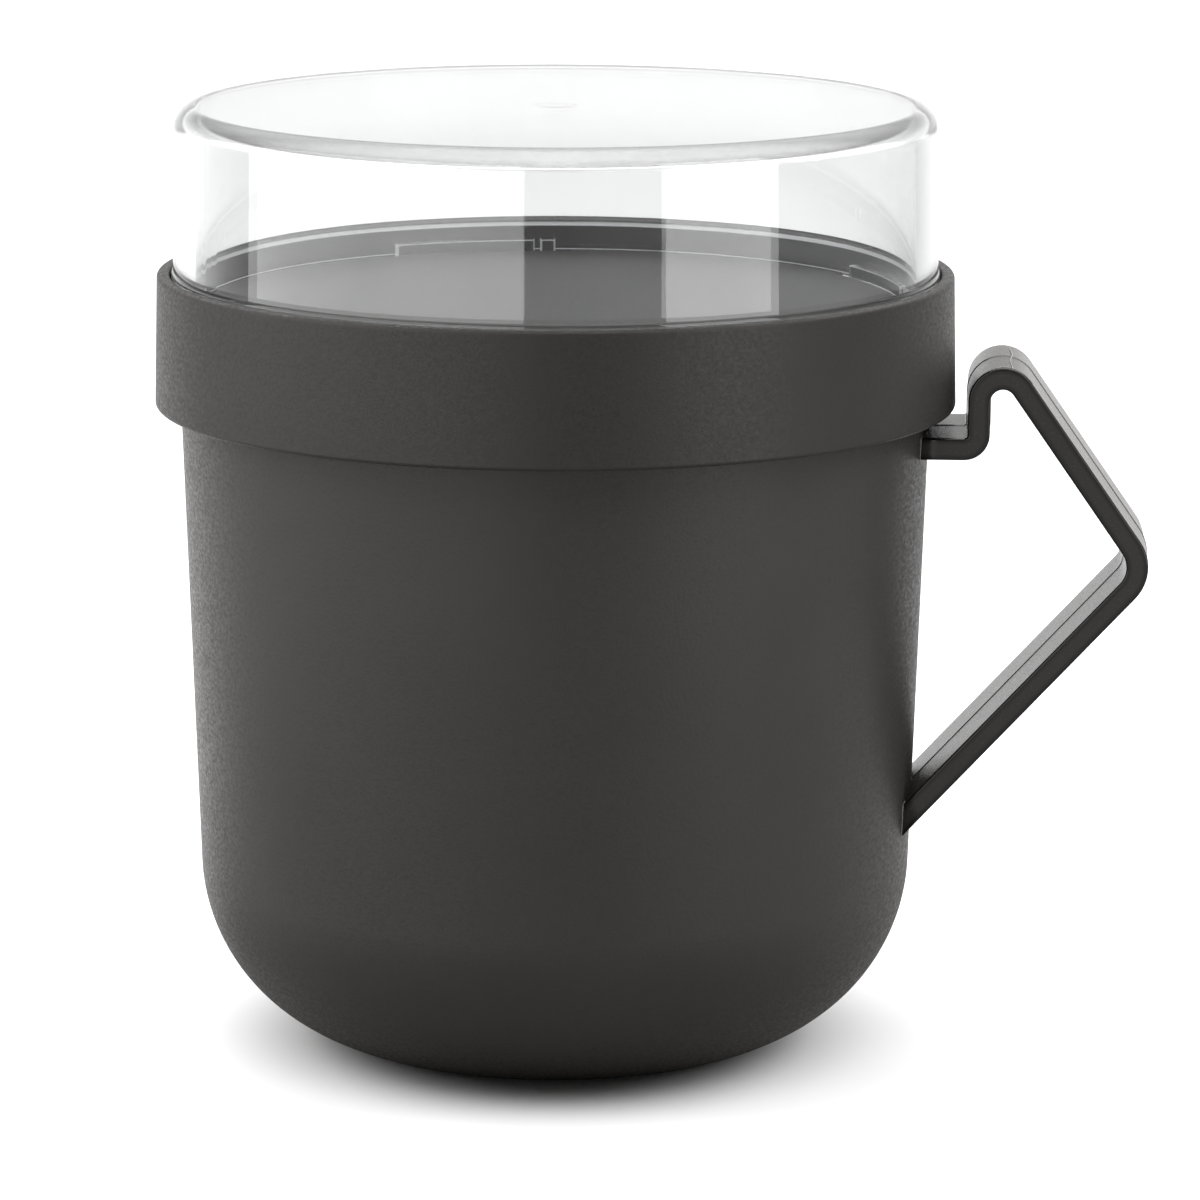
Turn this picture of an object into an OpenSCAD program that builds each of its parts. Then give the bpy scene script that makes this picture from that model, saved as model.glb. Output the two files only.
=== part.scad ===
// Soup mug: a leaning-walled mug with a folded strap handle, a screw lid with a sealing ring,
// and a clear cap that stands in the lid's collar. Millimetres, the mug's axis is Z, the table is z = 0.

/* [Mug] */
// Height of the mug's rim above the table
rim_h = 98.4; // [85:0.2:120]
// Outer radius of the mug at its rim
rim_r = 51.8; // [49:0.1:52.2]
// Lean of the side wall from upright, in degrees
wall_lean = 1.9; // [0.5:0.1:3]
// Thickness of the side wall
wall_t = 2.2; // [1.8:0.1:2.6]
// Thickness of the bottom inside the foot ring's line
bottom_t = 2.6; // [2.2:0.1:4]
// Radius of the big round between wall and bottom
bottom_bend = 26; // [16:0.5:30]
// How much of the big round is cut flat to stand on
foot_cut = 0.45; // [0.3:0.05:0.9]
// Width of the flat ring that the mug stands on
foot_w = 4; // [2:0.5:8]
// Depth of the recess inside the foot ring
foot_recess = 0.8; // [0.3:0.1:1.2]
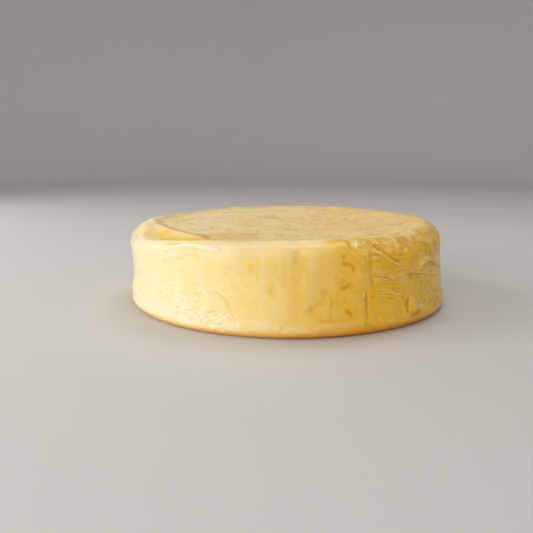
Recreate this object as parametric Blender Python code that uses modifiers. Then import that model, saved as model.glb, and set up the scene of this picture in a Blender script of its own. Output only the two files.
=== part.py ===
"""A whole cheese wheel in its film: a turned body that has slumped a little, with folds and dents.

Metres, +Z up. The wheel stands on its flat underside, with the middle of its box's floor at the origin.
Bearings are in degrees round the wheel: 0 is the front, which faces -Y, and they grow towards +X.
"""
import math
import random

import bmesh
import bpy
from mathutils import Vector

MM = 0.001

# Driving sizes of the turned body
WHEEL_RADIUS = 150 * MM
RIM_HEIGHT = 75.4 * MM
FLARE = 2.4 * MM               # how much further out the foot stands than the shoulder
DISC_SINK = 2.0 * MM           # how far the middle of the top lies below the rim's crest
SHOULDER_ROUNDING = 15.5 * MM
FOOT_ROUNDING = 6.5 * MM

# How the whole wheel has settled
LEAN = -3.4 * MM               # sideways shift of the top over the foot
TILT = 1.7 * MM                # rise of the rim at +X over its middle

# Mesh rows from the middle of the top to the middle of the underside
TURN_STEPS = 150
DISC_RINGS = 7
BAND_RINGS = 5
SHOULDER_ROWS = 6
SIDE_ROWS = 13
FOOT_ROWS = 3

# Nominal places on the profile, before the skin is shaped
DISC_RADIUS = 110 * MM
TOP_RADIUS = WHEEL_RADIUS - FLARE / 2
FOOT_RADIUS = WHEEL_RADIUS + FLARE / 2
CREST_RADIUS = TOP_RADIUS - SHOULDER_ROUNDING
SHOULDER_HEIGHT = RIM_HEIGHT - SHOULDER_ROUNDING
SOLE_RADIUS = FOOT_RADIUS - FOOT_ROUNDING
TINY = 0.01 * MM

# Edge of the sunk disc: bearing in degrees, radius in mm. The dip on the left is the flap that laps over it.
DISC_EDGE = [
    (-180, 125), (-163, 119), (-148, 119), (-131, 115), (-116, 117), (-104, 122), (-97, 125), (-89, 121),
    (-80, 116), (-71, 112), (-64, 110), (-56, 108), (-49, 107), (-42, 109), (-35, 114), (-29, 117),
    (-12, 118), (10, 117), (19, 121), (25, 116), (33, 117), (42, 121), (50, 125), (60, 129), (78, 131),
    (96, 130), (114, 124), (128, 126), (150, 120), (166, 126),
]

# Depth of the disc's edge below the rim: bearing in degrees, depth in mm. It is deepest at the front left.
EDGE_SINK = [
    (-180, 1.2), (-130, 0.8), (-105, 1.2), (-85, 2.4), (-60, 3.0), (-30, 2.6), (0, 2.0), (45, 1.5), (90, 1.0),
    (150, 1.0),
]

# Size of the shoulder's and the foot's rounding round the wheel: bearing in degrees, share of the nominal one
SHOULDER_SHARE = [
    (-180, 1.05), (-120, 1.2), (-80, 1.15), (-60, 0.45), (-32, 0.3), (-20, 0.85), (-8, 1.3), (6, 1.35),
    (18, 1.2), (34, 1.4), (45, 1.4), (62, 1.0), (85, 0.85), (120, 1.15), (150, 0.95),
]
FOOT_SHARE = [(-180, 1.2), (-110, 1.3), (-70, 1.1), (-45, 0.8), (20, 0.9), (45, 0.9), (72, 0.7), (120, 1.2)]

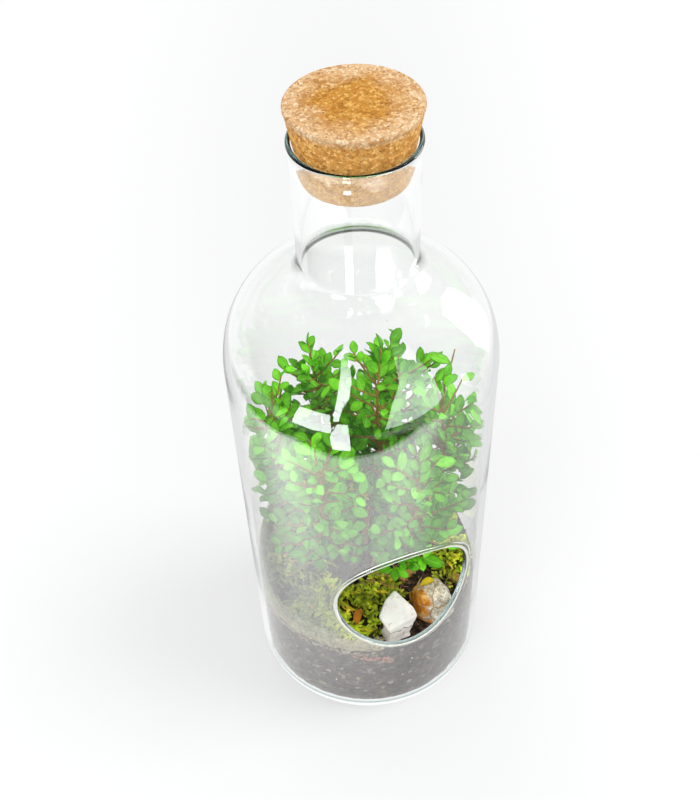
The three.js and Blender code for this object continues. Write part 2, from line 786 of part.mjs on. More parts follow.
function fallenTwig({ from, to, r }) {
  const point = (t, aside) =>
    new THREE.Vector3(lerp(from[0], to[0], t), lerp(from[1], to[1], t) + aside, DROP_FROM_Z);
  return rod([point(0, 0), point(0.35, 0.5), point(0.7, 0.2), point(1, 0.8)], r, r * 0.6, 5);
}

// Finishes
const finish = (color, roughness, extra = {}) =>
  new THREE.MeshStandardMaterial({ color, roughness, metalness: 0, ...extra });
const FINISHES = {
  glass: finish(0xdff0ea, 0.05, { transparent: true, opacity: 0.3 }),
  cork: finish(0xd8a86a, 0.85),
  soil: finish(0x3a2a20, 0.95),
  moss: finish(0x7f9a3a, 0.95),
  white_stone: finish(0xeee9e2, 0.6),
  brown_stone: finish(0xb59a7d, 0.6),
  shrub: finish(0x4f9a35, 0.55),
  yellow_leaf: finish(0xc9c23c, 0.6),
  orange_leaf: finish(0xb5622a, 0.7),
  bark: finish(0x8a5a35, 0.9),
};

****

Work to do
Set down each line of the material verbatim, from the first line through the line that contains "table is z = 0.".

Answer
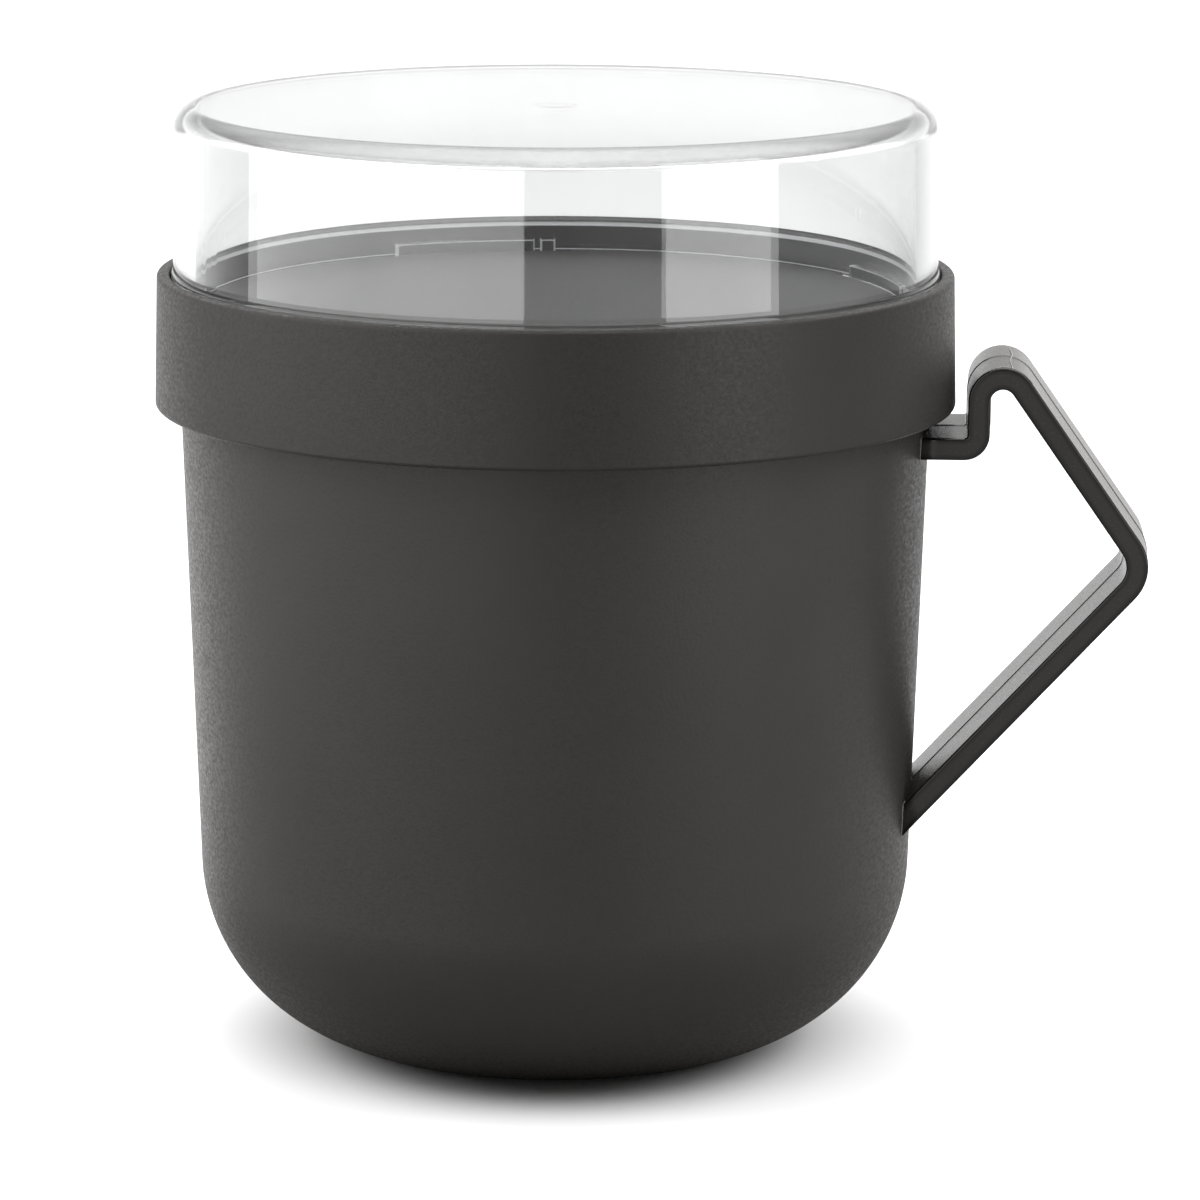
Turn this picture of an object into an OpenSCAD program that builds each of its parts. Then give the bpy scene script that makes this picture from that model, saved as model.glb. Output the two files only.
=== part.scad ===
// Soup mug: a leaning-walled mug with a folded strap handle, a screw lid with a sealing ring,
// and a clear cap that stands in the lid's collar. Millimetres, the mug's axis is Z, the table is z = 0.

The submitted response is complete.